Australian Aid to Bangladesh (Question No. 816)

Mr Lloyd:

asked the Minister for Foreign Affairs, upon notice:

  1. Is it a fact that no mention is made of Australia’s aid to Bangladesh in the Budget document on external aid.
  2. If so, what sum does the Government intend to provide to Bangladesh, and for what purposes, during 1973-74.
  3. What sum has been granted to Bangladesh since it gained independence, for what purposes, and when were the respective decisions made.
Mr Whitlam:
ALP

– The answer to the honourable member’s question is as follows:

  1. Following the admission of Bangladesh as a member of the Colombo Plan in November 1972, provision for assistance to that country in the 1973-74 Budget has been made under the Colombo Plan, and Food Aid Convention, items.
  2. Estimated Government expenditure during 1973-74 is $6,051,114. Of this $1,959,000 has been allocated for projects, equipment and experts; $166,314 for training; and $3,925,800 for food aid.
  3. A total of $11,642,000 has been spent on aid to Bangladesh to 30 June 1973. It has been given in the forms of emergency aid for refugees, food aid, relief and rehabilitation activities and training. Expenditure was as follows:

General Assembly of the United Nations: Information on Nuclear Weapons (Question No. 809)

Mr Wentworth:

asked the Minister for Foreign Affairs, upon notice:

  1. At the forthcoming General Assembly of the United Nations, will he arrange for Australia to advocate the urgent collection and publication of all available information regarding:

    1. the possession by various rations of nuclear weapons and of machinery for their utilisation; and
    2. the capacity of all nations to produce such armaments now or in the foreseeable future.
  2. If so, will he also advocate that once such a catalogue is compiled it should be continuously updated.

Mr Whitlam:
ALP

– The answer to the honourable member’s question is as follows:

  1. This Government, as did its predecessor, supports the international collection and publication of research studies into the sorts of matters raised by the honourable member’s question. At the 26th General Assembly in 1971, Australia supported Resolution 2817 which requested the Secretary-General to prepare every, other year a report on the scientific works in the field of peace research that are produced by the various institutions - national and international, governmental and non-governmental, public and private. The first such report is to be submitted at the forthcoming 28th General ^Assembly.
  2. See my previous answer.

Environmental Education (Question No. 838)

Mr Lynch:

asked the Minister for the Environment and Conservation, upon notice:

What action has he taken

to develop and introduce environmental education programs and

to regulate automotive emissions.

Dr Cass:
ALP

– The answer to the honourable member’s question is as follows:

  1. I have raised the general question of environmental education with my colleagues the Minister for Education, the Minister for the Media and the Minister for Science and have been assured of their interest and support. My colleague, the Minister for Education has obtained the Government’s approval for a curriculum development centre to be developed and operated in co-operation with the States. My colleague, the Minister for Science, has suggested that Australian Government Departments might examine in detail the question of environmental education when the initial program of the curriculum development centre has been proposed.

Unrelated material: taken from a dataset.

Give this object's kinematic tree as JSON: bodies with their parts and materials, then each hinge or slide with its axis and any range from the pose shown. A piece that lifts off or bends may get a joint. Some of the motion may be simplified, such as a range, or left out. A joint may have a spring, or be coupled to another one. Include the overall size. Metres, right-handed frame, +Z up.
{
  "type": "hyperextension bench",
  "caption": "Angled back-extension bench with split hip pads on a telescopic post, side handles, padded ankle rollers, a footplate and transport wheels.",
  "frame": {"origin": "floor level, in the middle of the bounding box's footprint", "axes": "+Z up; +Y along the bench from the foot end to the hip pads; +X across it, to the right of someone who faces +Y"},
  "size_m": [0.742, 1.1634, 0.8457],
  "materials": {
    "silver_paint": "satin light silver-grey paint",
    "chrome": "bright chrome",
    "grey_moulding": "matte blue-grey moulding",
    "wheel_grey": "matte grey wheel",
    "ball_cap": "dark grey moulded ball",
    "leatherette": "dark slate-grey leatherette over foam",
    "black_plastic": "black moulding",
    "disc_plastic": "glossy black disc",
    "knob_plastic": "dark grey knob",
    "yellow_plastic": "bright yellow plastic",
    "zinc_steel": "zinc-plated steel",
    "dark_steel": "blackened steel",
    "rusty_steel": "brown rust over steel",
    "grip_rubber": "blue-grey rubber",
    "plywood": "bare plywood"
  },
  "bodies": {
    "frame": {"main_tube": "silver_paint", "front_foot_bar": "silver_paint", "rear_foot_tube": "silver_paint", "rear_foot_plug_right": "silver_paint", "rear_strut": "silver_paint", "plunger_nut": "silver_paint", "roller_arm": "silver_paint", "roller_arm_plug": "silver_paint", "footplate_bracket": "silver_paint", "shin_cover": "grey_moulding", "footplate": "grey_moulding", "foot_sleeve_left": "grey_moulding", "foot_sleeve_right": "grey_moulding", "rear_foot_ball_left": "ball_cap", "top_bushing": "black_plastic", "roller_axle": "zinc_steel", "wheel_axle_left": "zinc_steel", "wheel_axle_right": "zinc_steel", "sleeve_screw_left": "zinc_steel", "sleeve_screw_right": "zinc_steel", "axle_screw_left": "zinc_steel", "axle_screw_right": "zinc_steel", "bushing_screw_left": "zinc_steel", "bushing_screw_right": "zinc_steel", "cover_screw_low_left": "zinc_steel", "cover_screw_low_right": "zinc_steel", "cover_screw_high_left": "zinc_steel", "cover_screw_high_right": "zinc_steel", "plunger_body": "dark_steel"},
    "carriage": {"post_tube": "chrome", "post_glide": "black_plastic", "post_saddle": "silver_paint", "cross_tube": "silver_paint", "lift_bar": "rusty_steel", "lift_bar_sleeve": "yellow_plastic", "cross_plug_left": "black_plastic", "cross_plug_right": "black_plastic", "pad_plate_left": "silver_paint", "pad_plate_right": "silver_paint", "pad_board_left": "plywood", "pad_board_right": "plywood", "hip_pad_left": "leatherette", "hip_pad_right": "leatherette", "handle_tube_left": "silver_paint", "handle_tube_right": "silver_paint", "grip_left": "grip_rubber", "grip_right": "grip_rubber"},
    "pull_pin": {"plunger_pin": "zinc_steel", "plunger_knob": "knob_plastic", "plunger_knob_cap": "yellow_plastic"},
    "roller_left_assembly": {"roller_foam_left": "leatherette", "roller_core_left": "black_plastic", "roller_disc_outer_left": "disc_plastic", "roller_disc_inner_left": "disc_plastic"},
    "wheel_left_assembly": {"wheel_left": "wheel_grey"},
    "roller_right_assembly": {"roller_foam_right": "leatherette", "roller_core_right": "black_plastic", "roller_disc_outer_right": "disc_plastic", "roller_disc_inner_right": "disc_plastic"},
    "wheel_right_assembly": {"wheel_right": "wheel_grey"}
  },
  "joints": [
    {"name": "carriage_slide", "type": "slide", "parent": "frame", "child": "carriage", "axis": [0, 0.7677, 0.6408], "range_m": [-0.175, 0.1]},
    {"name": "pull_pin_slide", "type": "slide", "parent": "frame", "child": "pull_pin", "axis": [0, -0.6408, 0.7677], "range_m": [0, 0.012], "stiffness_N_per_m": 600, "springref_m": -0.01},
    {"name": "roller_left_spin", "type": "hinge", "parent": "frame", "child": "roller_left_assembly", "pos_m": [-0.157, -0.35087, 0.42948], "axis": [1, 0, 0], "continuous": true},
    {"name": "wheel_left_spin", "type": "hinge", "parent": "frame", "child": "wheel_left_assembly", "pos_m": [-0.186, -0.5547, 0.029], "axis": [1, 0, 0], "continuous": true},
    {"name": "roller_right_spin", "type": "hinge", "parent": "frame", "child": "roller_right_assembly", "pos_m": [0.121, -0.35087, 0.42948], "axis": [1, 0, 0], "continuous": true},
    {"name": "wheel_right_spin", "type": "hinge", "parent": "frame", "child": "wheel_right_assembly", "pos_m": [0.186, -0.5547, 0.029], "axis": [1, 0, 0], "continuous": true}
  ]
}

My Department recently advertised for staff to conduct a feasibility study for an information retrieval system which would be directed towards making environmental information available to interested groups and individuals. My Department is also represented on the Public Awareness Sub-Committee of the Australian Environment Council.

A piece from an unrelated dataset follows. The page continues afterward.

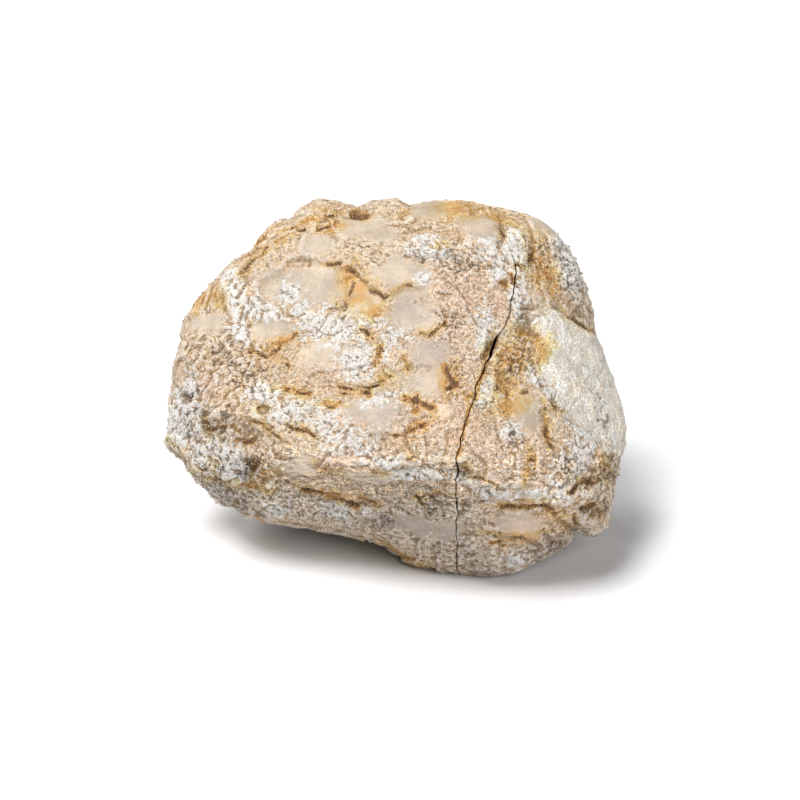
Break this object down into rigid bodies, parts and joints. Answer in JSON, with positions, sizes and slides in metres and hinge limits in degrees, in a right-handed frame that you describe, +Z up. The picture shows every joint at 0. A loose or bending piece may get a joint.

  1. The honourable member will be aware that apart from myself, my colleagues the Minister for Transport and the Minister for Health, have a vital interest in the regulation of automotive emissions. Likewise our respective counterparts in the States have similar interests. The Australian Environment Council is the forum in which I discuss such matters with my State counterparts and its committees have worked closely with the Committee for Motor Vehicle Emissions of the Australian Transport Advisory Council. My Department is also represented on that Committee. I have instructed my Department to press for stricter emission standards in these various Committee and the honourable member will be aware that the Australian Transport Advisory Council announced in February new standards in 1975-1976 model cars. The determination of appropriate standards beyond these is a complex matter which these various groups are examining.

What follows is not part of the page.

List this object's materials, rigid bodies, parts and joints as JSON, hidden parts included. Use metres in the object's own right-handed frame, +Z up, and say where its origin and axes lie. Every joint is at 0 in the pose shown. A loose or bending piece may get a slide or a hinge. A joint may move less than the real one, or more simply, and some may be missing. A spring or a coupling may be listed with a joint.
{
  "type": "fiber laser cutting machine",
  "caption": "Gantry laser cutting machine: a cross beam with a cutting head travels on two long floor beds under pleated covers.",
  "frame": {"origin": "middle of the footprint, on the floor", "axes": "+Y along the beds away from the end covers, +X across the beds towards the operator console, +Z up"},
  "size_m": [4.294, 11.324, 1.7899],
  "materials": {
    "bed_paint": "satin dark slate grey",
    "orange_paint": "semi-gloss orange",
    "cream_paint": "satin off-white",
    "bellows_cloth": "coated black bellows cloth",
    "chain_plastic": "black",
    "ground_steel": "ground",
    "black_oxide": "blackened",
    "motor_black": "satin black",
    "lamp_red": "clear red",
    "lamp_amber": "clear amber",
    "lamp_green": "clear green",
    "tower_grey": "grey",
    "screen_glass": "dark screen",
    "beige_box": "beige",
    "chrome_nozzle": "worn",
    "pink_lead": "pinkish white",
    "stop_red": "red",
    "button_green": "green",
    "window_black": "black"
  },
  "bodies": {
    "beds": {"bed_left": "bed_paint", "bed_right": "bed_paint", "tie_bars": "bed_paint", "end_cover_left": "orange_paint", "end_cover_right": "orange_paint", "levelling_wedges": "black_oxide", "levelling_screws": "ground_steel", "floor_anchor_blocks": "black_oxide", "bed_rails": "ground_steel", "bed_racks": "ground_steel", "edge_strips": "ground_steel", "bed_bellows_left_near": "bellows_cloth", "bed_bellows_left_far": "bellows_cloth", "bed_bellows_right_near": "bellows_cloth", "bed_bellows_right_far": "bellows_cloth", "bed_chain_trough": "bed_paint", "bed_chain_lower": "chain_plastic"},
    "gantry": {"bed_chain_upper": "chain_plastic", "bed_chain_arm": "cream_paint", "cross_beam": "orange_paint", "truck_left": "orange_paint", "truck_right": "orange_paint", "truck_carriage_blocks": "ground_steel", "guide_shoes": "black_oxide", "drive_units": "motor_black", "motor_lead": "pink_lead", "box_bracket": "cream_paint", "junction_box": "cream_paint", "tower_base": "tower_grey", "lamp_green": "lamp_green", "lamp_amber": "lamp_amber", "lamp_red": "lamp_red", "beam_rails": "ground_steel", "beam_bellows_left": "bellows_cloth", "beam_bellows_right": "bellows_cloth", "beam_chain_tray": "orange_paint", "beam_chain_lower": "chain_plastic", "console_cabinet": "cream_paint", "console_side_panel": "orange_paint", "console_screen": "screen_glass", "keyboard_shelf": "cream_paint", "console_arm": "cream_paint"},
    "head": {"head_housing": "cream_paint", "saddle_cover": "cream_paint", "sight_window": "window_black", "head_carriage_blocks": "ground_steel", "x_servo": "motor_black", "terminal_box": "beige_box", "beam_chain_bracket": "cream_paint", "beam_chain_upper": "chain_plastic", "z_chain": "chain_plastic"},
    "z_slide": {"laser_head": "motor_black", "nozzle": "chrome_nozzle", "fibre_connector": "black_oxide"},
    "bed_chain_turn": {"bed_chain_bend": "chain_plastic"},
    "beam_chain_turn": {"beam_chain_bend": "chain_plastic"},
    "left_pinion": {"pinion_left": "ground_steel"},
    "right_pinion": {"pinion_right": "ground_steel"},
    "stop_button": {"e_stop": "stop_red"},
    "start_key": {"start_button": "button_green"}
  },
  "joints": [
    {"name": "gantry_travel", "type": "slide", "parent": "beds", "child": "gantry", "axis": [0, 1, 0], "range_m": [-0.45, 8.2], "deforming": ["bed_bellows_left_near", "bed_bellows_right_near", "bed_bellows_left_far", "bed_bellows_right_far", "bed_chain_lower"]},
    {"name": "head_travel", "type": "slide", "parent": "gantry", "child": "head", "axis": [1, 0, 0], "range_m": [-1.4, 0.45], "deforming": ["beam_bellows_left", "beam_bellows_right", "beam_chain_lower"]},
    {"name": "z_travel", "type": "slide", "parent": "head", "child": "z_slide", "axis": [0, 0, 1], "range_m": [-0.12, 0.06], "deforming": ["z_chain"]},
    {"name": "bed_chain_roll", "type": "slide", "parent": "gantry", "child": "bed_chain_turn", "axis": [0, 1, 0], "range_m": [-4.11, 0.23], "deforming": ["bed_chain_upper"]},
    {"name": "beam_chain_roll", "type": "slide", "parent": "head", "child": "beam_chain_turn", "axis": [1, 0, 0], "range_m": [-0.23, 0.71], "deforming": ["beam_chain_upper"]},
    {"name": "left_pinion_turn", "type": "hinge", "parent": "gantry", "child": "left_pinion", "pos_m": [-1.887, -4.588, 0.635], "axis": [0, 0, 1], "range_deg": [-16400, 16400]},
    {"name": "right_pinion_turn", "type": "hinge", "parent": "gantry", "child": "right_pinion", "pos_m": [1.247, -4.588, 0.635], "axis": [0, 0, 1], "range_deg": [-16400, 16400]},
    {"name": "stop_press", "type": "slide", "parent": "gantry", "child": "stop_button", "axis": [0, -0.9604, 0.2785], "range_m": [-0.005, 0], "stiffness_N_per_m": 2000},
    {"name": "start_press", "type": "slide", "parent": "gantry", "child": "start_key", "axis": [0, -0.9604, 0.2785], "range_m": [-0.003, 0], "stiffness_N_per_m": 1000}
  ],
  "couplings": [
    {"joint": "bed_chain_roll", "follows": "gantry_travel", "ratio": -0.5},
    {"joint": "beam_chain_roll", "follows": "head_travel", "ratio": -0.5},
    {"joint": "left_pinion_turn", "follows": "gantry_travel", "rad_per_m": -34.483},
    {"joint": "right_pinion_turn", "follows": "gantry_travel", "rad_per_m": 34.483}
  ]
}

Non-Means Tested Age Pension Forms (Question No. 839)

Mr Cooke:

asked the Minister for Social Security, upon notice:

  1. Does he intend to have prepared a separate form for use by persons over 75 years of age who wish to apply for a non-means tested age pension.
  2. If so, what information other than evidence of age does he envisage as being required on the form.
  3. Will the form require applicants to disclose their assets and income; if so, why.
  4. When will these new forms be available for use.
Mr Hayden:
ALP

– The answer to the honourable member’s question is as follows:

  1. Yes.
  2. The new form will ask for sufficient information to establish the age, marital status, residential qualification and identify of the claimant. To be eligible for age pension, a person is required to have lived in Australia for 10 years. A different rate is payable for single and married persons.
  3. Applicants will not be required to disclose their assets or income.
  4. The new form will be available for use as soon as the legislation receives Royal Assent. Applicants who lodge their applications on or before 31 December 1973 will be eligible for payment from the first pension payday following the date of Royal Assent

Because my Department is concerned that applicants for pensioners are made aware of their full entitlements, a combined .pension claim form will also be available on which claimants will be able to test their eligibility for supplementary assistance, additional pension for children or fringe benefits, if they wish to do so. This combined claim form will be available at post offices and offices of the Department of Social Security.

However, to avoid possible confusion, and to ensure that claimants do not inadvertently deprive themselves of entitlements to extra benefits, the separate freeofmeans test claim forms will be available only at the offices of my Department.